I’m thinking too about duty. Responsibility. What are our responsibilities to the people around us? To our families? To our communities? When do those responsibilities begin to break down? When do they become stronger? I have a lot of thoughts here, but I think I may be able to get some sleep now, so they’ll have to wait for another time.
share the gift
June 1st, 2010 at 10:23 am
I’m sure Amatheon addresses this similarly — Althea talks much of the duties, talents, and or vocations of the different stages of life: maiden/late maiden, mother, crone and youth, father, senex. Lately I’ve found this to particularly enlightening and certainly life-affirming as it acknowledges one’s sexual power at all ages.
We also regularly structure our rituals around one’s service at three levels: personal, community and planet. It most certainly addresses legacy and underscores the idea that nourishment must come to all levels, including the self, so often either glorified or ignored.
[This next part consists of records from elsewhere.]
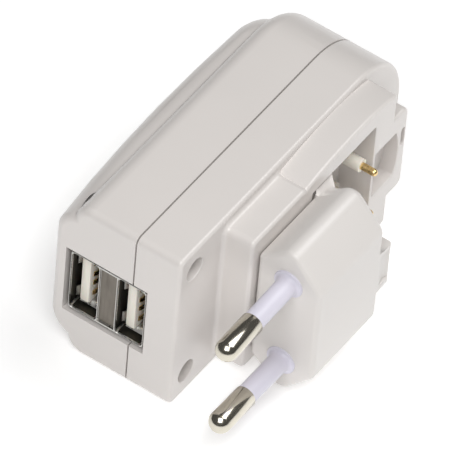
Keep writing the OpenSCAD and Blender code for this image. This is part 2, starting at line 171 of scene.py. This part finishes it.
def moulded(name, colour, roughness, grain=2600.0, grain_depth=0.012, vary=0.01, **sockets):
    """Moulded plastic: faint tone changes, spark-eroded grain and uneven gloss."""
    material, shader = new_material(name, colour, roughness, **sockets)
    tree = material.node_tree
    dark = tuple(c * (1 - vary) for c in colour)
    light = tuple(min(1.0, c * (1 + vary)) for c in colour)
    tree.links.new(ramp(tree, noise(tree, 60.0, 3.0), dark, light), shader.inputs["Base Color"])
    tree.links.new(spread(tree, noise(tree, 240.0, 4.0), roughness - 0.02, roughness + 0.03),
                   shader.inputs["Roughness"])
    bump(tree, shader, noise(tree, grain, 2.0), 0.35, grain_depth * MM)
    return material


def plated(name, colour, roughness, brush=(1, 1, 1), scale=1800.0, vary=0.08):
    """Plated metal with fine drawing marks along the direction that brush leaves unscaled."""
    material, shader = new_material(name, colour, roughness, Metallic=1.0)
    tree = material.node_tree
    dark = tuple(c * (1 - vary) for c in colour)
    light = tuple(min(1.0, c * (1 + vary / 2)) for c in colour)
    marks = noise(tree, scale, 3.0, brush)
    tree.links.new(ramp(tree, noise(tree, 300.0, 3.0), dark, light), shader.inputs["Base Color"])
    tree.links.new(spread(tree, marks, roughness * 0.7, roughness * 1.5), shader.inputs["Roughness"])
    bump(tree, shader, marks, 0.15, 0.004 * MM)
    return material


def make_materials():
    return {
        "case_plastic": moulded("case_plastic", (0.69, 0.655, 0.63), 0.3,
                                Coat_Weight=0.2, Coat_Roughness=0.15),
        "plug_plastic": moulded("plug_plastic", (0.70, 0.67, 0.645), 0.34,
                                Coat_Weight=0.15, Coat_Roughness=0.2),
        "white_plastic": moulded("white_plastic", (0.86, 0.82, 0.73), 0.4, Subsurface_Weight=0.1,
                                 Subsurface_Scale=0.001),
        "sleeve_plastic": moulded("sleeve_plastic", (0.68, 0.66, 0.75), 0.36),
        "steel": plated("steel", (0.55, 0.54, 0.52), 0.3, (1, 1, 0.1)),
        "nickel": plated("nickel", (0.62, 0.585, 0.5), 0.15, (1, 0.06, 1)),
        "dark_metal": plated("dark_metal", (0.2, 0.18, 0.155), 0.42, (1, 1, 0.1)),
        "brass": plated("brass", (0.82, 0.6, 0.28), 0.24, (1, 0.1, 1)),
        # painted shade: a near-black copy of the steel for the sockets' inner walls, standing in for the shade
        # inside them
        "cage_painted_shade": plated("cage_painted_shade", (0.07, 0.065, 0.055), 0.4, (1, 1, 0.1)),
        "board": moulded("board", (0.02, 0.12, 0.045), 0.35, grain=900.0, vary=0.2),
        "ferrite": moulded("ferrite", (0.03, 0.03, 0.032), 0.6, grain=1600.0, grain_depth=0.03, vary=0.2),
        "winding_tape": moulded("winding_tape", (0.65, 0.45, 0.05), 0.3, grain=700.0, vary=0.08),
        "capacitor_sleeve": moulded("capacitor_sleeve", (0.015, 0.018, 0.045), 0.3, grain=500.0, vary=0.2),
        "ceramic_body": moulded("ceramic_body", (0.5, 0.38, 0.25), 0.45, vary=0.1),
        "blue_epoxy": moulded("blue_epoxy", (0.02, 0.1, 0.3), 0.25, grain=800.0, vary=0.1),
        "chip_plastic": moulded("chip_plastic", (0.012, 0.012, 0.012), 0.5,
                                grain=3000.0, grain_depth=0.02, vary=0.3),
    }


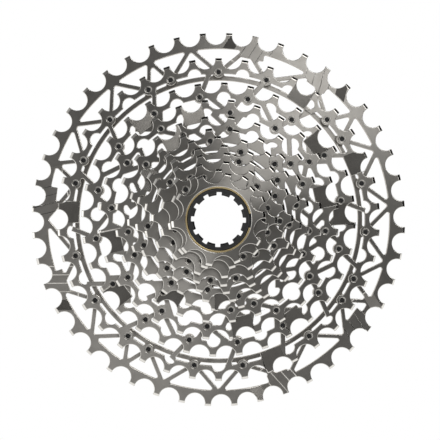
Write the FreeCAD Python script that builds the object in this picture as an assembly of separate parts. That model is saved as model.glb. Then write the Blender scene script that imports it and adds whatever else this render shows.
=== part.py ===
import FreeCAD, Part
import math
import os

os.makedirs("parts", exist_ok=True)

# A twelve-speed bicycle cassette of pinned plate cogs. Its axis is Y, and the smallest cog faces -Y, as on a
# wheel seen from its drive side with +Z up. The origin is on the axis, in the rear face of the largest cog.
# Angles are in degrees from +X towards +Z. All sizes are in millimetres.

# Chain and teeth.
CHAIN_PITCH = 12.7
SEAT_DEPTH = 3.85      # from the pitch circle down to the floor of a roller's seat
TIP_LAND = 3.3         # width of a tooth's flat top
TIP_CHAMFER = 1.05     # how far a tip's front bevel runs down the tooth
TIP_CHAMFER_DEEP = 0.8
REAR_CHAMFER = 0.35

# The stack.
COG_STEP = 3.58        # from one cog's middle plane to the next
PLATE = 1.75           # a steel cog's thickness
LARGE_PLATE = 2.0      # the largest cog's thickness

# Pins that join neighbouring cogs. Each has a shoulder that spaces the two plates.
PIN_R = 1.5
PIN_FIT = 0.02         # radial clearance of a pin in its holes
SHOULDER_R = PIN_R + 0.45
SHOULDER_GAP = 0.1     # least room between a pin's shoulder and the sleeve
DIMPLE_R = PIN_R - 0.28
DIMPLE_DEEP = 0.9
LUG_R = PIN_R + 1.2        # metal round each pin
DOME_LUG_R = PIN_R + 0.9   # the same in the crowded small cogs

# Rims, struts and rings.
RIM = 2.3              # from the floor of a roller seat to a steel rim's inner edge
LARGE_RIM = 2.0
SCALLOP_R = 3.2        # the hollow in a rim's inner edge under a tooth with no pin
SCALLOP_RISE = 0.6     # how far that hollow rises past the root circle
STRUT = 2.3
TRUSS_BAR = 2.0
RING = 2.2             # radial width of the largest cog's inner ring
WINDOW_ROUND = 0.9     # corner radius of the windows
CORE_WINDOW_ROUND = 0.6
BAY_OVERLAP = 0.95     # how far, in lug radii, a bay reaches inside the pin circle
FUSE_GAP = 0.002       # edges nearer than this are one edge when windows are joined
SMALLEST_WINDOW = 0.3  # area, less its round corners, of the smallest window that is worth cutting

# Shift ramps, cut in the front faces.
PAD_WIDTH = 10.5
PAD_DROP = 3.4         # how far a pad reaches inside the rim
RAMP_DEEP = 0.6        # at a ramp's deep end
STAIR_RISE = 0.28
STAIR_TREAD = 4.1
STAIR_SLANT = 21.0     # of the risers, from the radial direction
STAIR_STEPS = 4
STAIR_RUN = 5.0        # the slope back up to the face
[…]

I think anyone already thinking in terms of legacy and who is acting in line with that has already accomplished it. I think where we stumble is when we get entangled in the idea of the SIZE of it or the permanence of it. Not everyone can be a Martin Luther King Jr., for example, but the lasting brilliance and visibility of the legacy of someone like that is most certainly made possible by an invisible, unquantifiable constellation of works of so many who have come before. It seems to me that in this way do we truly advance evolution of the human (g)race.
June 1st, 2010 at 1:47 pm
Years back, I commented to Kamala that if everyone were as focused on spirituality as we were, the world would be a very unbalanced place. I think that both Kamala and I have actually gotten more balanced since then. I think that we are just as spiritual as we were back then, but that we are less focused on it.